**Objective:**
Find the lines that include the string "with" and report how many there are. Give no other text.
— START OF Dataset extract —
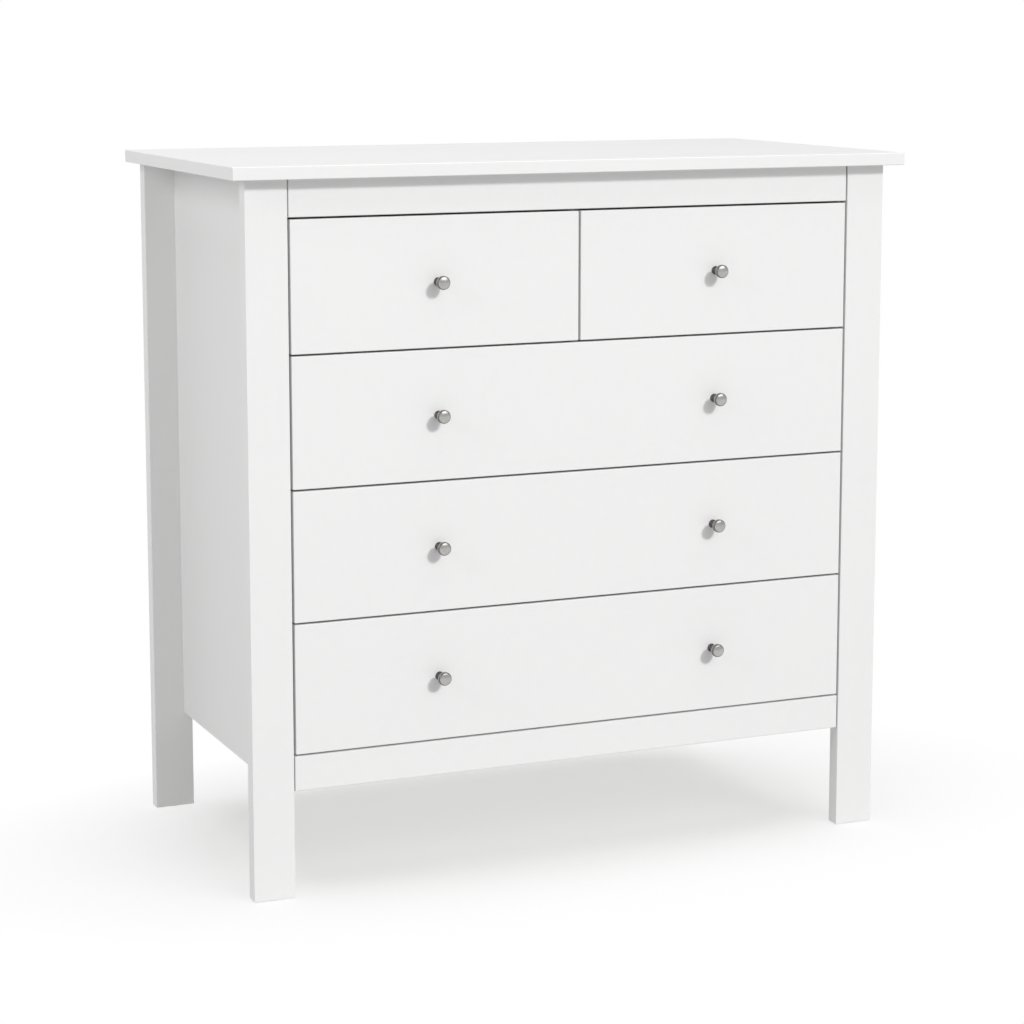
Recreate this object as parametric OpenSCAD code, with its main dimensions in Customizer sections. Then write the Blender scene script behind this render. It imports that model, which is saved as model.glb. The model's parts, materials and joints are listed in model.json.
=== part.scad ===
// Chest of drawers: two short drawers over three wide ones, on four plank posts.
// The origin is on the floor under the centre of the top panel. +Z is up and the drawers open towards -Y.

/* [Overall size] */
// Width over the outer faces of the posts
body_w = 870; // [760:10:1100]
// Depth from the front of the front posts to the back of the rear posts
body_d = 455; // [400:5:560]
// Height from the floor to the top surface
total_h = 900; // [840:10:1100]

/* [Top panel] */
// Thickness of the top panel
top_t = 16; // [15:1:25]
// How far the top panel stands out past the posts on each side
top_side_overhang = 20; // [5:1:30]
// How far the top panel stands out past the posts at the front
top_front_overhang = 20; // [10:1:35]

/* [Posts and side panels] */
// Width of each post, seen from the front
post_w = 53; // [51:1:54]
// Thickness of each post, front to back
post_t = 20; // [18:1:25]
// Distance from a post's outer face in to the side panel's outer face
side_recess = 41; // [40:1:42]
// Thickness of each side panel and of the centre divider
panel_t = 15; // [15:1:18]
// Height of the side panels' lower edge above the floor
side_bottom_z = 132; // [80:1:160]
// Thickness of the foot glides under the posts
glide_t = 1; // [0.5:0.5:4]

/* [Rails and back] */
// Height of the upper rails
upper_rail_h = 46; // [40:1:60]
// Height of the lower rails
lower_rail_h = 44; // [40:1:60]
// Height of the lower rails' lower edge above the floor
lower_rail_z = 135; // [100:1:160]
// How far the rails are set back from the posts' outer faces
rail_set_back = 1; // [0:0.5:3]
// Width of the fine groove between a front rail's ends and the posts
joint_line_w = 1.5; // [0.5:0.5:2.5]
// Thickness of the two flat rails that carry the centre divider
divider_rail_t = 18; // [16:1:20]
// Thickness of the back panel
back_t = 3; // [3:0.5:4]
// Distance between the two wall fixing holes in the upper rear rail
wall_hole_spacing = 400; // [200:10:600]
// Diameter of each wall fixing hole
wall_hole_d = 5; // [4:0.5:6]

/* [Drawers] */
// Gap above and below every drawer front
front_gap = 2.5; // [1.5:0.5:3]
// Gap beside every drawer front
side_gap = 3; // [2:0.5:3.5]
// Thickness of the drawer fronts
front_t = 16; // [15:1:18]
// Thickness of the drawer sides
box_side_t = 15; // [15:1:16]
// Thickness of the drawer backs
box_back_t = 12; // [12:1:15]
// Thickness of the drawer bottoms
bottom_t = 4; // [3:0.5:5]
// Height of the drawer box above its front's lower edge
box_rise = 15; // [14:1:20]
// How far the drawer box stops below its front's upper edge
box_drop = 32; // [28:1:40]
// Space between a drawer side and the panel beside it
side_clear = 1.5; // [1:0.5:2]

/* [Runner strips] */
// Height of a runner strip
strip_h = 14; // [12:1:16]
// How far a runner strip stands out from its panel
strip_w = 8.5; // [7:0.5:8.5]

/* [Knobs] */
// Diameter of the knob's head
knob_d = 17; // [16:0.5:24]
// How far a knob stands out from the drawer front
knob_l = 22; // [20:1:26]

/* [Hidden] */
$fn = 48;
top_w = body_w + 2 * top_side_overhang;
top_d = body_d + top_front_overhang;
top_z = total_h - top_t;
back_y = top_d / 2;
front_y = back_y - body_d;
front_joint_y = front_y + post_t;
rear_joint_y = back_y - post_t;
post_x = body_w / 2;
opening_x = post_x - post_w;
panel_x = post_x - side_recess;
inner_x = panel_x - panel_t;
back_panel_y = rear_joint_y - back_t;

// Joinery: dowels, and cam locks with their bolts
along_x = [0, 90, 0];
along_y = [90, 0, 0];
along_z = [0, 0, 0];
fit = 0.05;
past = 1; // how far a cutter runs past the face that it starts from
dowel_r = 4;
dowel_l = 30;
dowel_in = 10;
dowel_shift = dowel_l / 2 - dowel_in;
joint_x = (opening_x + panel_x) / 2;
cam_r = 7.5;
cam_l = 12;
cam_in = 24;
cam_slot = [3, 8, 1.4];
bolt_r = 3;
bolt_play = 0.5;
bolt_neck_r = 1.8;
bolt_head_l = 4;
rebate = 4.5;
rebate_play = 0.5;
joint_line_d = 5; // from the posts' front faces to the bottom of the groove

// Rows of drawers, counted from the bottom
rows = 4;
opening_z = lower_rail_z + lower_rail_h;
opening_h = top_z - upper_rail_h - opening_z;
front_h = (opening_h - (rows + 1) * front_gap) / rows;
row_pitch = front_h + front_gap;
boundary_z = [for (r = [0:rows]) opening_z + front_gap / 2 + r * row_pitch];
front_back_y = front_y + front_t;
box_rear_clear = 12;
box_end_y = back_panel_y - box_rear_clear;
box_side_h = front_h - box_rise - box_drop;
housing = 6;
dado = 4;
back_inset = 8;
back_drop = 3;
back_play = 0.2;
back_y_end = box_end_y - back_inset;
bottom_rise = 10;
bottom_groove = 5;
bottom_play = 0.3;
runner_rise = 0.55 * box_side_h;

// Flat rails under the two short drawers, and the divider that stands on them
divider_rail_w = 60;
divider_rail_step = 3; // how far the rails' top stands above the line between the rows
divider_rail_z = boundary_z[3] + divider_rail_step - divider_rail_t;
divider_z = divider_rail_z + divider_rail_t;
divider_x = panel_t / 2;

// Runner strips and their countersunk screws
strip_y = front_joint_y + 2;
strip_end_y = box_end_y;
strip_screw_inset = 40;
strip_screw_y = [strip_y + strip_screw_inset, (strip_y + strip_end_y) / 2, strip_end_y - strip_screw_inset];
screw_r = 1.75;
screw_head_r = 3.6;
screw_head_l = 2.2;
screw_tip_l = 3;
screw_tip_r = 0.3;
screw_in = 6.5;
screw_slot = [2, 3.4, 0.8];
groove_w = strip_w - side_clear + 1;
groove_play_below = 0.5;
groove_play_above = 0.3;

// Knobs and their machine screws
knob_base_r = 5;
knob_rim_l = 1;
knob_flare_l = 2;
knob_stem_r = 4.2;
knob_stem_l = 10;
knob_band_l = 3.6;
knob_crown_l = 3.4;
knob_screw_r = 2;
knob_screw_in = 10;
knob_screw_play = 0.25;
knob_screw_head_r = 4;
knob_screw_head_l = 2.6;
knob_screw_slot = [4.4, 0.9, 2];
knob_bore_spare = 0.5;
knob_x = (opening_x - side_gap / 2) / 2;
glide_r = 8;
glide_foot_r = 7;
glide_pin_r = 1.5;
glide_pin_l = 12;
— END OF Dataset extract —
**Correct output:**
2